Oil markets are now watching the talks and Raisi’s messages to glean what this might mean for the world’s supply of the commodity.
Iran’s oil exports were slashed to a mere fraction of what they once were as a result of Trump’s sanctions; a revival of the deal and lifting of the levies could bring back 3.8 million barrels per day of oil output to the market over time from a current 2.1 million barrels per day, its oil ministry officials say. But that could be a long process due to underinvestment in oilfields and its recent years of reduced output.
Pressure on oil prices?
The deal “if revitalised, would provide a substantial lift to Iran’s economy — it could plausibly expand by 8-10% per year in 2021-23,” Jason Tuvey, senior emerging markets economist at London-based consultancy Capital Economics, wrote in a note before the election.
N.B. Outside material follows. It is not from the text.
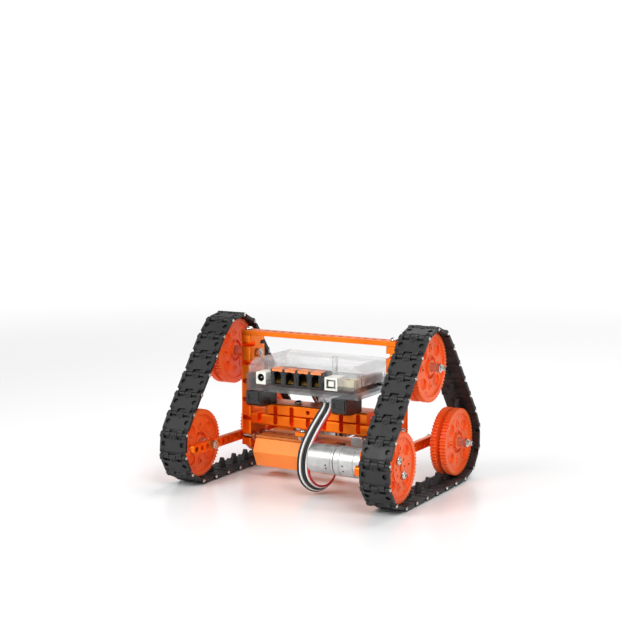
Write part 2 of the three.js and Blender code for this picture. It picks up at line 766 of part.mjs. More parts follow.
// The cover as a solid whose upper edges slope in. A shrink above 0 gives the hollow inside it.
function coverShell(shrink) {
  const foot = caseHalf - shrink;
  const slope = 0.8 * coverChamfer;
  const low = coverBottom - (shrink ? 1 : 0);
  const steps = [[0, low], [0, caseTop - coverChamfer], [slope, caseTop - shrink]];
  const corners = [];
  for (const [inset, z] of steps) {
    const [x, y0, y1] = [foot - inset, caseFront + shrink + inset, caseBack - shrink - inset];
    corners.push([-x, y0, z], [x, y0, z], [x, y1, z], [-x, y1, z]);
  }
  const faces = [[0, 3, 2, 1], [8, 9, 10, 11]];
  for (const base of [0, 4]) {
    for (let k = 0; k < 4; k += 1) {
      const n = (k + 1) % 4;
      faces.push([base + k, base + n, base + 4 + n, base + 4 + k]);
    }
  }
  const geometry = new THREE.BufferGeometry();
  geometry.setAttribute('position', new THREE.Float32BufferAttribute(corners.flat(), 3));
  geometry.setIndex(faces.flatMap(([a, b, c, d]) => [a, b, c, a, c, d]));
  return solid(geometry);
}

function cover() {
  const buttonHole = barZ(buttonRadius + gap, caseTop - 2 * caseWall, caseTop + 1, ...buttonAt, 12);
  return cutAll(coverShell(0).subtract(coverShell(caseWall)), [
    ...frontNotches(coverBottom - 1, caseTop), buttonHole,
  ]);
}

// The circuit board with the larger parts that are soldered to it.
function board() {
  const half = caseHalf - boardInset;
  const plate = block([-half, caseFront + boardInset, boardBottom], [half, caseBack - boardInset, boardTop]);
  const top = boardTop - 0.2;
  const chips = boardParts.map(([low, high, tall]) => block([...low, top], [...high, boardTop + tall]));
  const round = barZ(canSize[0], top, boardTop + canSize[1], ...canAt, 12);
  const button = barZ(buttonSwitch[0], top, boardTop + buttonSwitch[1], ...buttonAt, 12);
  return joinAll([plate, ...chips, round, button, powerJack()]);
}

function portBlock() {
  const low = boardTop + gap;
  const row = portCount * portPitch / 2;
  const back = socketFront + portDeep;
  const body = block([portMid - row, socketFront, low], [portMid + row, back, low + portHigh]);
  const pockets = [];
  for (let k = 0; k < portCount; k += 1) {
    const x = portMid + (k - (portCount - 1) / 2) * portPitch;
    const [w, h] = portOpening;
    const [end, floor] = [socketFront + portPocket, low + portFloor];
    pockets.push(block([x - w / 2, socketFront - 1, floor], [x + w / 2, end, floor + h]));
  }
  return cutAll(body, pockets);
}

function usbSocket() {
  const [w, d, h] = usbSize;
  const low = boardTop + gap;
  const half = w / 2;
  const body = block([usbMid - half, socketFront, low], [usbMid + half, socketFront + d, low + h]);
  return body.subtract(block(
    [usbMid - half + usbWall, socketFront - 1, low + usbWall],
    [usbMid + half - usbWall, socketFront + usbPocket, low + h - usbWall],
  ));
}

// The supply socket, soldered to the board.
function powerJack() {
  const [w, d, h] = jackSize;
  const low = boardTop - 0.2;
  const body = block([jackMid - w / 2, socketFront, low], [jackMid + w / 2, socketFront + d, low + h]);
  const hole = barY(jackHole, socketFront - 1, socketFront + usbPocket, jackMid, low + h / 2 + 2 * gap, 12);
  return body.subtract(hole);
}

// Slides along Y in a slot of the tray's right wall.
function powerSwitch() {
  const low = boardTop + 2 * gap + 0.2;
  const inside = caseHalf - caseWall - gap;
  const high = low + switchHigh;
  return joinAll([
    block([inside - 2.3, switchMid - switchPad, low], [inside, switchMid + switchPad, high]),
    block([inside - 1, switchMid - switchKnob, low], [caseHalf + knobProud, switchMid + switchKnob, high]),
  ]);
}

// A push button that stands in the cover's round hole and rests over the switch on the board.
function resetButton() {
  const low = boardTop + buttonSwitch[1] + buttonTravel + gap;
  return barZ(buttonRadius, low, caseTop + buttonTravel, ...buttonAt, 12);
}

// A black block under the case that stands on the upper cross beam and overhangs its front.
function foot(x) {
  const back = caseFront - 1 + footDeep;
  const [low, high] = [crossUpperTop + gap, caseBottom - gap];
  const outline = [
    [caseFront - 1, low + 3], [caseFront + 2, low + 1], [caseFront + 8, low], [back, low], [back, high],
    [caseFront - 1, high],
  ];
  return extrudeX(outline, x - footWide / 2, x + footWide / 2);
}

// --- Ribbon cables -------------------------------------------------------------------------------

const frontRoute = [
  [21, -30, 74.7], [21, -30.2, 71.5], [19.4, -31.6, 67], [17.2, -35.4, 61], [15.8, -41.5, 54.5],
  [14.8, -48, 47.5], [13.9, -53.2, 40], [13.4, -55.8, 32.5], [13.2, -56.4, 25.6], [13.6, -56, 18.8],
  [15.2, -53.6, 12.2], [18.2, -48.4, 6.8], [21.4, -41.4, 4.9], [24.6, -34.8, 6.8], [27.4, -31.4, 11.8],
  [29.6, -30.6, 17.8], [30.8, -30.8, 23.4], [31, -31, 28], [31, -31, 31.2], [31, -31, 32.7],
];
const backRoute = [
  [-21, 24.5, 74.7], [-21, 24.8, 71.5], [-20.2, 26.4, 66.4], [-18.4, 30.4, 60.2], [-16.6, 37.2, 54],
  [-15.2, 45.2, 47.4], [-14, 51.8, 40], [-13.4, 55.6, 32.5], [-13.2, 56.4, 25.6], [-13.6, 56, 18.8],
  [-15.2, 53.6, 12.2], [-18.2, 48.4, 6.8], [-21.4, 41.4, 4.9], [-24.6, 34.8, 6.8], [-27.4, 31.4, 11.8],
  [-29.6, 30.6, 17.8], [-30.8, 30.8, 23.4], [-31, 31, 28], [-31, 31, 31.2], [-31, 31, 32.7],
];

// An eight-sided flat section drawn along the cable's route.
function ribbon(route) {
  const path = new THREE.CatmullRomCurve3(route.map((point) => new THREE.Vector3(...point)));
  const [w, t, bevel] = [ribbonWide / 2, ribbonThick / 2, 0.5];
  const frames = path.computeFrenetFrames(ribbonSteps, false);
  const acrossX = Math.abs(frames.normals[0].x) > Math.abs(frames.binormals[0].x);
  const [a, b] = acrossX ? [w, t] : [t, w];
  const section = new THREE.Shape([
    [-a + bevel, -b], [a - bevel, -b], [a, -b + bevel], [a, b - bevel],
    [a - bevel, b], [-a + bevel, b], [-a, b - bevel], [-a, -b + bevel],
  ].map(([p, q]) => new THREE.Vector2(p, q)));
  return solid(new THREE.ExtrudeGeometry(section, {
    steps: ribbonSteps, extrudePath: path, bevelEnabled: false,
  }));
}

// --- Assembly ------------------------------------------------------------------------------------

const sides = [['right', 1], ['left', -1]];

for (const [name, side] of sides) {
  addPiece(`upright_${name}`, upright(side), anodised);
  addPiece(`side_rail_${name}`, sideRail(side), anodised);
  addPiece(`rail_screw_${name}_front`, railScrew(side, -grid), steel);
  addPiece(`rail_screw_${name}_back`, railScrew(side, grid), steel);
  addPiece(`upright_screw_${name}`, uprightScrew(side), steel);
  addPiece(`top_bar_screw_${name}`, topBarScrew(side), steel);
  addPiece(`stack_bolt_${name}`, stackBolt(side * stackBolts[1]), steel);
  addPiece(`track_${name}`, track(side * trackMid, side > 0 ? rightPhase : leftPhase), trackPlastic);
}
addPiece('cross_beam_lower', lowerCrossBeam(), anodised);
addPiece('cross_beam_upper', crossBeam(crossUpperLength, crossUpperBottom, -1, -grid), anodised);
addPiece('top_bar', topBar(), anodised);
addPiece('hanger_tab', hangerTab(), anodised);
addPiece('hanger_bolt', hangerBolt(), steel);
addPiece('hanger_angle', hangerAngle(), anodised);

const wheelNames = ['top', 'front', 'back'];
for (const [name, side] of sides) {
  wheelCentres.forEach(([y, z], i) => {
    const label = `${name}_${wheelNames[i]}`;
    const driven = y * side < 0; // the right front and left back wheels
    addPiece(`wheel_inner_${label}`, wheelDisc(side, -1, y, z, driven), wheelPlastic);
    addPiece(`wheel_outer_${label}`, wheelDisc(side, 1, y, z, driven), wheelPlastic);
    if (driven) addPiece(`drive_hub_${name}`, driveHub(side, y, z), steel);
    else addPiece(`axle_${label}`, idlerAxle(side, y, z, y === 0), steel);
  });
}

for (const [name, turn] of [['right', (shape) => shape], ['left', halfTurn]]) {
  addPiece(`motor_can_${name}`, turn(motorCan()), motorSteel);
  addPiece(`gearbox_${name}`, turn(gearbox()), motorSteel);
  addPiece(`motor_bracket_${name}`, turn(motorBracket()), anodised);
}

addPiece('battery_case', batteryCase(), batteryPaint);
addPiece('battery_lid', batteryLid(), batteryPaint);
addPiece('battery_cells', batteryCells(), cellWrap);

addPiece('controller_tray', tray(), clearPlastic);
addPiece('controller_cover', cover(), clearPlastic);
addPiece('controller_board', board(), boardGreen);
addPiece('port_block', portBlock(), portBlack);
addPiece('usb_socket', usbSocket(), portWhite);
addPiece('power_switch', powerSwitch(), portBlack);
addPiece('reset_button', resetButton(), portWhite);
addPiece('foot_left', foot(footMid[0]), blackRubber);
addPiece('foot_right', foot(footMid[1]), blackRubber);

addPiece('ribbon_cable_front', ribbon(frontRoute), ribbonSkin);
addPiece('ribbon_cable_back', ribbon(backRoute), ribbonSkin);

export default robot;
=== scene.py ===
# A small coding robot on two triangular tracks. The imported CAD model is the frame;
# this script builds the finished surfaces round it. Sizes are in mm unless a name says otherwise.
import json
import math

import bmesh
import bpy
from mathutils import Matrix, Vector
from mathutils.geometry import tessellate_polygon

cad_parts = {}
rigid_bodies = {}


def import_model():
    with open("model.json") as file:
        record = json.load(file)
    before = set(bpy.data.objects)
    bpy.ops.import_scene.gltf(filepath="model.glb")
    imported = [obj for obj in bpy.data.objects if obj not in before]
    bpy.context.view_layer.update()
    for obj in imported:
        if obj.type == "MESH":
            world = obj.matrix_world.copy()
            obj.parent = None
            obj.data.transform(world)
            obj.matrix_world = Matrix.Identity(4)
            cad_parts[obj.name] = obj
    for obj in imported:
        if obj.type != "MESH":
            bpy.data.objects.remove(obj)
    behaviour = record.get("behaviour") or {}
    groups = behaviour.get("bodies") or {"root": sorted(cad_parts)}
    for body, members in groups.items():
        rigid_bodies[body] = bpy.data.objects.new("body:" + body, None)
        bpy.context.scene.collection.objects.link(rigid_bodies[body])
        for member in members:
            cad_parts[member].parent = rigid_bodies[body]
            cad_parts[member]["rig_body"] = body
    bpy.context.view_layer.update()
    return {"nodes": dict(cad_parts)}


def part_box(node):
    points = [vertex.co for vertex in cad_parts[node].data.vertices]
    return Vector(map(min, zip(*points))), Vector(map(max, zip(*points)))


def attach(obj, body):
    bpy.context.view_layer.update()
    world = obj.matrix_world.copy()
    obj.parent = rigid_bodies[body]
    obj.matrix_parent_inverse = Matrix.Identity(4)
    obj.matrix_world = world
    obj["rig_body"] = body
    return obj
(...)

But he added that its higher crude output would pressure other dynamics in the region.
“Higher Iranian oil output would act as a drag on global oil prices and could prompt governments in the Gulf countries to keep fiscal policy tight, weighing on their recoveries,” Tuvey said.
If and once Iran is able to return its barrels to the global market, there won’t be any shortage of demand for it, according to Herman Wang, senior oil writer at Platts.
“Many of Iran’s former oil customers, particularly in Asia, have said they are eager to resume buying, as soon as they get the sanctions all-clear,” Wang said. He added that many of Asia’s refineries are well-suited to Iranian crudes, “which would add competition for neighboring Saudi Arabia, Iraq, Oman and other producers of heavier, sourer grades, and Iranian condensate would vie with similar condensates produced by Qatar, the US and Australia.”
“This could well put pressure on oil prices, though OPEC and its allies will be hoping that rising demand will mean a bigger pie for everyone,” Wang added.
No ‘imminent return’ of Iranian oil?
“At this stage we’re still watching the negotiations among JCPOA parties in Vienna as the more significant variable for oil prices in the near term,” Ed Bell, director of commodities research at Dubai-based bank Emirates NBD, told CNBC.
Despite Raisi having signaled that he would support a deal, “that doesn’t address the differences that still exist among JCPOA parties, including the fact that Raisi himself is under U.S. sanctions,” he said.
“The timeline for a return of freely exportable Iranian crude keeps getting pushed back later into 2021 and as such we don’t see any imminent return that would help to alleviate the tightness currently in the market,” Bell added.
Meanwhile, oil doesn’t seem too bothered by the prospect of a revived deal; international benchmark Brent crude continued its steady upward climb on Monday, trading at $74.65 a barrel at noon ET, up 45% year-to-date and up 70% from this time last year.
A more pressing longer-term issue, Bell said, would be how a Raisi administration positions its relationship within OPEC and its oil-producing allies. Would Iran accept a production quota if sanctions are lifted, or would it try to maximize its market share to compensate for lost time?
“While Iran on its own wouldn’t be enough to push oil markets back into surplus this year, a race for market share could push other members of OPEC+ to do the same and risk putting downward pressure on oil prices,” Bell said.